Currently the minimum ReadyNode profiles for vSAN ESA feature 512GB of Memory. I would like to clear up "ESA is not using all of that!" and is actually quite efficient in it's memory usage. We are looking to introduce ROBO/Edge profiles that will support a smaller memory footprint (If you have specific needs in this space talk to your account team and have them engage with product management!). A key design principal for ESA was to try to support large amounts of data, without having metadata scaling becoming a challenge for memory/CPU/IO overhead. For this reason we use a high performance key value store designed for fast NVMe devices that can handle inserts at 10x the speed of traditional options with reduced write amplification.

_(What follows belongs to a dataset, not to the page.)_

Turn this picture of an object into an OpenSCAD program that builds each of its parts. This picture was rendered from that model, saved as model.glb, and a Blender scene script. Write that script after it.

Previously in vSAN OSA to use more than 1GB of memory for read cache, you had to use vRealize AI. In the first release of ESA host local object manager read cache has been increased by a fixed amount. For heavily cache friendly workloads or benchmarks (Small block reads) you may notice some extreme outliers in improved performance.

Other Hardware

TPMs - Remember, while not a vSAN explicit requirement you should have TPM 2.x devices on all hosts. This is critical for a number of host security features (Host attestation, configuration encryption) as well as it enables the secure caching of keys on the local host for vSAN encryption.

Boot Devices - Mirrored M.2 boot devices are the "default standard" for ReadyNodes, and popular as they do not waste drive bays, allow local logging, are highly durable and cost effective.

Conclusion

In many ways, vSAN ESA feels operationally the same as before, but a number of different capabilities and improvements should be considered in the design and sizing of new clusters. Ultimately proper design should be able to deliver in the majority of cases a vSAN ESA cluster that is more capacity, more performant at a lower price than vSAN OSA is able to deliver.